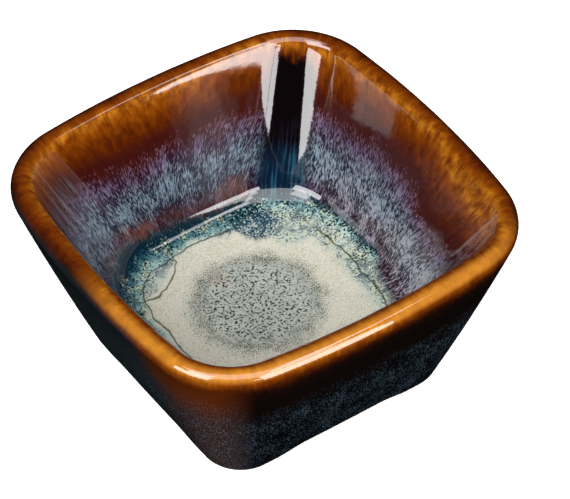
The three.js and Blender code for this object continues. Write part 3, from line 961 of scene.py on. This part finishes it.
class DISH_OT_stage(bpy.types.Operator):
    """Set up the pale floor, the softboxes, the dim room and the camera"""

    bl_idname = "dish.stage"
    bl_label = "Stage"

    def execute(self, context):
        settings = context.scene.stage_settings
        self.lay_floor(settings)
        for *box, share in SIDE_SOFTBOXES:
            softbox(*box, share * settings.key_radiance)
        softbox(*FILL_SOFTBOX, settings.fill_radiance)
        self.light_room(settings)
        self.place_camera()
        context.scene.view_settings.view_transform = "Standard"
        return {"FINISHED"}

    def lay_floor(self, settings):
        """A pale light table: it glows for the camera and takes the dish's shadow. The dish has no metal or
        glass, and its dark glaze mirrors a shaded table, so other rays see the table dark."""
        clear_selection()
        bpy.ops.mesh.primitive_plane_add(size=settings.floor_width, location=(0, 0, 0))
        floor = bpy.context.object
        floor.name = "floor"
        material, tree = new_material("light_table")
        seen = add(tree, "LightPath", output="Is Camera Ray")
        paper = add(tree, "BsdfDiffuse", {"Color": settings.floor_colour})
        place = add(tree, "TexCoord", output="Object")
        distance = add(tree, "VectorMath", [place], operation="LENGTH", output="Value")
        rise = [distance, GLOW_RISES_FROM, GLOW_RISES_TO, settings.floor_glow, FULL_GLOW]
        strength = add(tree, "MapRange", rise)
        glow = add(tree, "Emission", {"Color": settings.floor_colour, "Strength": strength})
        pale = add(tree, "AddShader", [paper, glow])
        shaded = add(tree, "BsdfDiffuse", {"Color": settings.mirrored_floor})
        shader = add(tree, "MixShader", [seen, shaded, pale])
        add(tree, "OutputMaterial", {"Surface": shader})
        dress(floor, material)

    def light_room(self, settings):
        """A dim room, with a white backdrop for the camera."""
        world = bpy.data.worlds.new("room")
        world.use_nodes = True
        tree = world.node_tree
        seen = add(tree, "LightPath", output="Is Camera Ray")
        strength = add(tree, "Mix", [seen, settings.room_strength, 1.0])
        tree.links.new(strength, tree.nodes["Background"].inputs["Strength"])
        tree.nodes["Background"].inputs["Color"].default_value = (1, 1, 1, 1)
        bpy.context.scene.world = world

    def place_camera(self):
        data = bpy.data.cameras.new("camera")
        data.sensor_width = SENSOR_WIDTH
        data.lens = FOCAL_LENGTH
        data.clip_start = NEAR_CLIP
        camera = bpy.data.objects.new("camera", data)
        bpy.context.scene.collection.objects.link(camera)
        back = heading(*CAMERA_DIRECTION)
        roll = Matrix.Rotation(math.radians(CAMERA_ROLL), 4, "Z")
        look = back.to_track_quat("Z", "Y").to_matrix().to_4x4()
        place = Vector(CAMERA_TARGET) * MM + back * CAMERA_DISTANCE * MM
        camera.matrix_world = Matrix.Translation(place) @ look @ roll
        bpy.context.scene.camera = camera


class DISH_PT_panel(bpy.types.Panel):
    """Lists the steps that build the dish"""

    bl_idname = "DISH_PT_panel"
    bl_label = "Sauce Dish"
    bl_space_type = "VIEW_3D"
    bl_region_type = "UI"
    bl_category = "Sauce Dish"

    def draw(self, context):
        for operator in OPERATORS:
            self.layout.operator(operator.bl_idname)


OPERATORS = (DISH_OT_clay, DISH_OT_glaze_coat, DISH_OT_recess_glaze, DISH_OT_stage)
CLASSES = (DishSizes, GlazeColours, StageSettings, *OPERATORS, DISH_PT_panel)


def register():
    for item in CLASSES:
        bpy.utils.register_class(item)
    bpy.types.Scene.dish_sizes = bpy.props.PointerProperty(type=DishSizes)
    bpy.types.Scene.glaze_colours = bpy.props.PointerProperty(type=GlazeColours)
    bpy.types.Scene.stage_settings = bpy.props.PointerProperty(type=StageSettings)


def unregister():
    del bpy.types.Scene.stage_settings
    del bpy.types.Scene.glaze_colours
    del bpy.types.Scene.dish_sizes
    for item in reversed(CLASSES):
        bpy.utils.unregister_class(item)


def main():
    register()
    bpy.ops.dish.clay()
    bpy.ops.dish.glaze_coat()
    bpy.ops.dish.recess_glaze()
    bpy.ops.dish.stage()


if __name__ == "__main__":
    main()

_ _ _ _ _ _ _

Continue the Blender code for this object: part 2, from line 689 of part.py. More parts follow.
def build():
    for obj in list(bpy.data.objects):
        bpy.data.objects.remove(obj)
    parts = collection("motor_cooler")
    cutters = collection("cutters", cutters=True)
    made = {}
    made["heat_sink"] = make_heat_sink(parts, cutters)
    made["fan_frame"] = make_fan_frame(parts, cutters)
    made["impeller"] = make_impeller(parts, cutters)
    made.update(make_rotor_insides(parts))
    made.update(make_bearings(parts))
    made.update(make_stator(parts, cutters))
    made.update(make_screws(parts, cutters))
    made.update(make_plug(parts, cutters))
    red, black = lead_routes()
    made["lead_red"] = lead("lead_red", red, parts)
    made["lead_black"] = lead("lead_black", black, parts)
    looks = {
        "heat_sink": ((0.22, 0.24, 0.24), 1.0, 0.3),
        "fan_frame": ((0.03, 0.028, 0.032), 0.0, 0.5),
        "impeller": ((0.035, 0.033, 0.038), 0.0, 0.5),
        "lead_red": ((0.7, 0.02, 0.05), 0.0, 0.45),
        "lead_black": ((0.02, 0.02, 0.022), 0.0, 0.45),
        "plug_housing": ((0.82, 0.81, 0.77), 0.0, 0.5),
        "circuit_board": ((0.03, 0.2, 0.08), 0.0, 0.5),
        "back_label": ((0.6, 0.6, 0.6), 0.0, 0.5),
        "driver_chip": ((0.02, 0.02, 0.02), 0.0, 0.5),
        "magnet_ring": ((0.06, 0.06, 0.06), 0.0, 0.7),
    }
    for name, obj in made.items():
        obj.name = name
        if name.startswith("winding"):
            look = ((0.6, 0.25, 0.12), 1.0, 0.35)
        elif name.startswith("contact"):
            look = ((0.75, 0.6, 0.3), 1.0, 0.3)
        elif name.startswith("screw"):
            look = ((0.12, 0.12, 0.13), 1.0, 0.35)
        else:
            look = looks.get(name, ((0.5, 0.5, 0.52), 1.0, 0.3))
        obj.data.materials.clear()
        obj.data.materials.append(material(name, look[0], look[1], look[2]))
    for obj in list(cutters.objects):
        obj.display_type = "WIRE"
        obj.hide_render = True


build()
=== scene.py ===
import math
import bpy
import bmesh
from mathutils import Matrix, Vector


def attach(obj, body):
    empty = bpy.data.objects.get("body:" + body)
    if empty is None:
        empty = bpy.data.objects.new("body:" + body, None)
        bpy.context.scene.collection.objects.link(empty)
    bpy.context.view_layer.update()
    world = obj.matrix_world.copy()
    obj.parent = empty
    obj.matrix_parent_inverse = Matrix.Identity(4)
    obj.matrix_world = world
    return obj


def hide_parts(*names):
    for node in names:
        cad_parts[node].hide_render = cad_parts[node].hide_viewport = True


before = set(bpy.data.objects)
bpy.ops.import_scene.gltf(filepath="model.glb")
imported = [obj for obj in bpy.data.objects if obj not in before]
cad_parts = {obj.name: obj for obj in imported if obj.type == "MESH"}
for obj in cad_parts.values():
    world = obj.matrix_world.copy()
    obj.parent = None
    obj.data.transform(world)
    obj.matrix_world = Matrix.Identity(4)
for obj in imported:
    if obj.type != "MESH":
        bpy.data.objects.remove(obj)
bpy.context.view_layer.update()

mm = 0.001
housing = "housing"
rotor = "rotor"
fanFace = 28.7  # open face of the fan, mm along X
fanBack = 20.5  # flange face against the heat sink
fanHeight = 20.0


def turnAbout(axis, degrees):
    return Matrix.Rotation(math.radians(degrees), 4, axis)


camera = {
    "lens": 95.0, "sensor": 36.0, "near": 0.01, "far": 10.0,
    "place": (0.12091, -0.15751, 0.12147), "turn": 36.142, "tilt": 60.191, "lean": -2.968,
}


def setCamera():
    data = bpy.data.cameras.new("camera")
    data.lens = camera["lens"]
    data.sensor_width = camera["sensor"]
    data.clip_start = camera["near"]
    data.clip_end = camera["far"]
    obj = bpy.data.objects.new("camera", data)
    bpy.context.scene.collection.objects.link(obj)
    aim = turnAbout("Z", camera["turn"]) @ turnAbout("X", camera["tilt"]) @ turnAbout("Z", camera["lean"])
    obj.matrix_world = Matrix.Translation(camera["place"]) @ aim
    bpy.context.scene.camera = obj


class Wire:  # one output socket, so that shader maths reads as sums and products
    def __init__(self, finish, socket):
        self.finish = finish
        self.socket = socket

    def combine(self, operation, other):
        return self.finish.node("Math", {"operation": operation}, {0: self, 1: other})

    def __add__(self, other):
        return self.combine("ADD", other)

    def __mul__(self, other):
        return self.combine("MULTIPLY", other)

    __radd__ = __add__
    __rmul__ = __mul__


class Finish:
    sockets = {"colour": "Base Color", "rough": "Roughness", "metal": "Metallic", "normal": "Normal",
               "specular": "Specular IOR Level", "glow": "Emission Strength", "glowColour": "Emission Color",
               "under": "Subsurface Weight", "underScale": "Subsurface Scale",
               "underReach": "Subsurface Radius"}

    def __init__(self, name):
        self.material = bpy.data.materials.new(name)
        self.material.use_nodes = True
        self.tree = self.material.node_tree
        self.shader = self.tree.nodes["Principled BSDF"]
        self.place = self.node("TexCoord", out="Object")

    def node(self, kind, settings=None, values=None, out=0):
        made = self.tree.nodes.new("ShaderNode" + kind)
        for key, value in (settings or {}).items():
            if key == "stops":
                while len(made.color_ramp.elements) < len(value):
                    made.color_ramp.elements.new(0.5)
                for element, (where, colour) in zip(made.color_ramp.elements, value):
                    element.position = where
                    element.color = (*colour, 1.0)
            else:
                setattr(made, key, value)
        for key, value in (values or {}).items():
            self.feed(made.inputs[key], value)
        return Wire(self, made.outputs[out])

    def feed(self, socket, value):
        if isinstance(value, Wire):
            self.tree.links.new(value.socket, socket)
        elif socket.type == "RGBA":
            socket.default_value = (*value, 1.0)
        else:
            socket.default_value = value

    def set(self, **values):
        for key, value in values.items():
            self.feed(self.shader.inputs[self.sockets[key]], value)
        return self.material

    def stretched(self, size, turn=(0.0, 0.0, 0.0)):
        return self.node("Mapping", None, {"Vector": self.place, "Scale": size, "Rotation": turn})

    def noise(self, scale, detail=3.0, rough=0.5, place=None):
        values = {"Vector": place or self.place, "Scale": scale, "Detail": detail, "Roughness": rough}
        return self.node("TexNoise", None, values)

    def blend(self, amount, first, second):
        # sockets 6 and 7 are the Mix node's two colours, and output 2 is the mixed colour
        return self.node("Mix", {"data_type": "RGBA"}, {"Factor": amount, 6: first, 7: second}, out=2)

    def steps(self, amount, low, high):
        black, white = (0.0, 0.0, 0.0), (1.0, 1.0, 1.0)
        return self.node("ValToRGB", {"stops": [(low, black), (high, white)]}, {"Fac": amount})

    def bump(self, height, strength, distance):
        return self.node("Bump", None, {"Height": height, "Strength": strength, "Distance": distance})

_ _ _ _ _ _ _

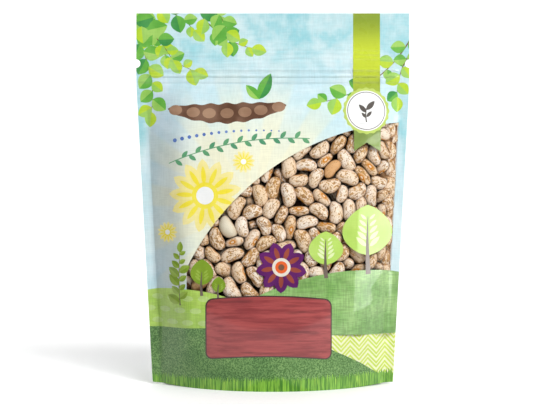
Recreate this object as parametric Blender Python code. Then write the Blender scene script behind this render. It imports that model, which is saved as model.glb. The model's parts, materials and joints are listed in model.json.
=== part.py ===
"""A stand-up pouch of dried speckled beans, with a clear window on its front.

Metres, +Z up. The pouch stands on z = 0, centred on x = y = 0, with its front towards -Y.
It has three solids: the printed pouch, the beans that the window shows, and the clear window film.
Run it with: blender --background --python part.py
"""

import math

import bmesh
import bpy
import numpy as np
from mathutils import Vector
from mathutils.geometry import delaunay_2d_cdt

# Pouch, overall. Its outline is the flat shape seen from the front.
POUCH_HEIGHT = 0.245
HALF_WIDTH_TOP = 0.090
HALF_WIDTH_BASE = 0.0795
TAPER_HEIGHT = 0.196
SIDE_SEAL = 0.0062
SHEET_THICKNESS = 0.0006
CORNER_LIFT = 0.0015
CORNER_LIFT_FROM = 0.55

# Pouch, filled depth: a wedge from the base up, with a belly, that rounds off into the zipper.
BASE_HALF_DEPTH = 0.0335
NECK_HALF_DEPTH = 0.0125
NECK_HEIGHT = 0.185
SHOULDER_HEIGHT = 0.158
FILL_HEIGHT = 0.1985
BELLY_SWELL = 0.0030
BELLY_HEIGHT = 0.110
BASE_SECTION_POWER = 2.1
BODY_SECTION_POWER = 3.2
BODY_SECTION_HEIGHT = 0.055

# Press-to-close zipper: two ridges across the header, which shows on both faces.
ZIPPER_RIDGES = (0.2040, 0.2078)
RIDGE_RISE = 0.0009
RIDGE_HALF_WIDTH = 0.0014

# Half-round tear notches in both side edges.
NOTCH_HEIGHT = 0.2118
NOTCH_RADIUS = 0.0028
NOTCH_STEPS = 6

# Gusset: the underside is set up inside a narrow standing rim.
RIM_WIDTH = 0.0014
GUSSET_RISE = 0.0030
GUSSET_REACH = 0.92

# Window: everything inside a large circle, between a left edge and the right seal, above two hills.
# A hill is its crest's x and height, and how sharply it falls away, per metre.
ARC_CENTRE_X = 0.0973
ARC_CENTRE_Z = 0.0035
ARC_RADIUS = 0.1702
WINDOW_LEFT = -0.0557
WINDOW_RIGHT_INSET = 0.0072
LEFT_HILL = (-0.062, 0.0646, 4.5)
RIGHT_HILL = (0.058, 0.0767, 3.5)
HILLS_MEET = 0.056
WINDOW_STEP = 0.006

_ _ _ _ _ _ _

▶ **Challenge**
Go through the material above and output exactly the lines from the one containing "before = set(bpy.data.objects)" through the one containing "return Matrix.Rotation(math.radians(degrees), 4, axis)".

▶ **Exercise response**
before = set(bpy.data.objects)
bpy.ops.import_scene.gltf(filepath="model.glb")
imported = [obj for obj in bpy.data.objects if obj not in before]
cad_parts = {obj.name: obj for obj in imported if obj.type == "MESH"}
for obj in cad_parts.values():
    world = obj.matrix_world.copy()
    obj.parent = None
    obj.data.transform(world)
    obj.matrix_world = Matrix.Identity(4)
for obj in imported:
    if obj.type != "MESH":
        bpy.data.objects.remove(obj)
bpy.context.view_layer.update()

mm = 0.001
housing = "housing"
rotor = "rotor"
fanFace = 28.7  # open face of the fan, mm along X
fanBack = 20.5  # flange face against the heat sink
fanHeight = 20.0


def turnAbout(axis, degrees):
    return Matrix.Rotation(math.radians(degrees), 4, axis)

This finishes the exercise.